Kontent’s contractual or non-contractual liability for any loss which occurs pursuant or in relation to any failure to execute an agreement shall be confined to the sum which is paid out pursuant to Kontent’s liability insurance in the relevant case. In the event that no cover is provided and/or no payout occurs in that respect for any reason whatsoever, any duty to provide compensation shall be confined to the value of the relevant invoiced amount subject to a maximum of EUR 25,000.00. Whatever the case, Kontent shall not be liable for any indirect loss, which includes but is not confined to consequential loss, loss of turnover or earnings, foregone savings or any loss due to the disruption of business. A Contracting Party shall indemnify Kontent against any claim made by a third party who suffers a loss in relation to an agreement for which loss the Contracting Party is culpable. Whatever the case, any liability on the part of Kontent shall cease to apply by virtue of the expiry of six (6) months as of the date of the relevant loss.

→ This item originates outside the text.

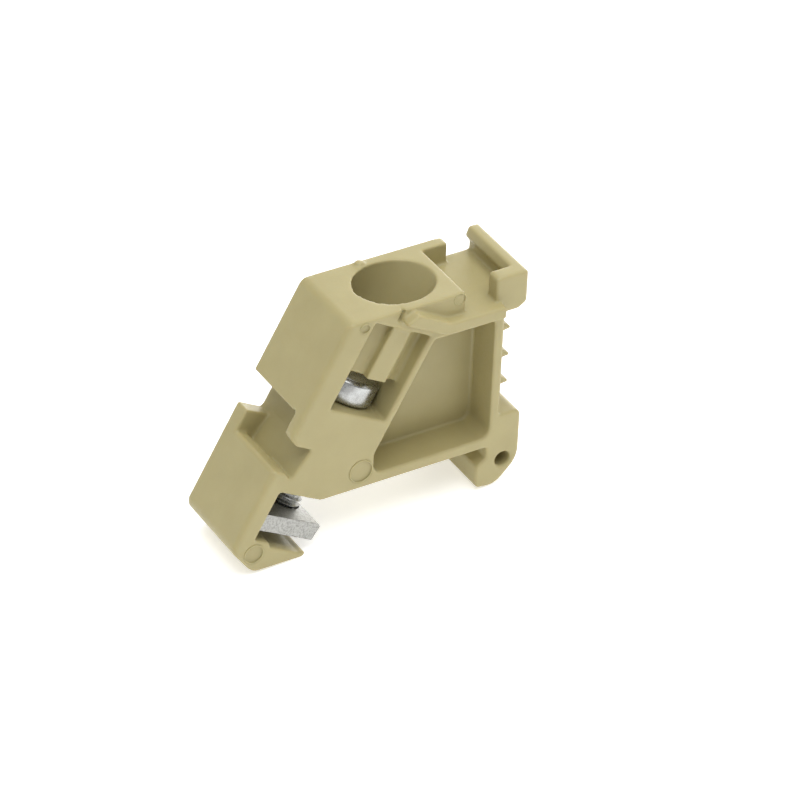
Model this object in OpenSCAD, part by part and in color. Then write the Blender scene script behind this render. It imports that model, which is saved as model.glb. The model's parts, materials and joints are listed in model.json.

A Contracting Party shall be liable for any harm inflicted in relation to an item (whether hired or otherwise), which includes but is not confined to any due to loss, embezzlement, theft, alienation or destruction. Furthermore, a Contracting Party shall be liable for all costs of repairs and cleaning incurred by or on behalf of Kontent. A Contracting Party shall also be liable for any loss which is caused in connection with an item (whether hired or otherwise) or its use.

 

Article 11. Suspension and cancellation

In the case of force majeure Kontent shall be entitled either to suspend its obligations pursuant to the relevant agreement(s) without judicial intervention for a maximum of six (6) months or to cancel all or part of such an agreement without, as it happens, being liable for any compensation. Where Kontent has already executed part of the relevant agreement when force majeure occurs, an invoice shall be issued for it as though it represents a separate agreement. In the event that, amongst other things, a Contracting Party is granted a moratorium on payments, is declared bankrupt, is dissolved or its businesses is closed down, or in the event that and as soon as a Contracting Party fails to comply with all of their obligations pursuant to such agreement or to do so in full or on time, Kontent shall be entitled to cancel the relevant agreement without prior notice of default or it having a duty to provide any compensation or comply with any warranty.

 

Article 12. Procurement by Kontent

Where a Contracting Party supplies Kontent, the Contracting Party shall warrant that the relevant consignment (i) is of good quality and workmanship, and is also free of any defect, (ii) conforms to what is stipulated in the relevant agreement and specifications, (iii) is suitable for the purpose which the consignment is designed to serve based on the nature of the item or order in question, (iv) complies with the applicable legal requirements and other government regulations (international or otherwise) in the Netherlands and in the country of supply, and (v) is in line with the applicable norms and standards.

 

Article 13. Losses while held by Kontent

While an item or items belonging to a Contracting Party are held by Kontent on any grounds whatsoever, any loss shall occur at that Contracting Party’s risk and expense. The provisions governing safekeeping set out in the ninth title of Book 7 of the Dutch Civil Code and Section 6:27 of the Civil Code shall not apply.

 

Article 14. Governing law and jurisdiction

These general terms and conditions have been drawn up in Dutch. These terms and conditions have also been translated into English and German. In the event of any dispute concerning their contents or meaning, the Dutch text shall be binding. The legal relationship between Kontent and a Contracting Party shall be governed by and construed in accordance with the law of the Netherlands. Any dispute shall only be adjudicated by a competent court of law in Rotterdam, the Netherlands. The Vienna Sales Convention shall not apply.

 

These general terms and conditions (Version 010619) have been lodged with the Rotterdam Chamber of Commerce under Numbers 63212021 and 29048435.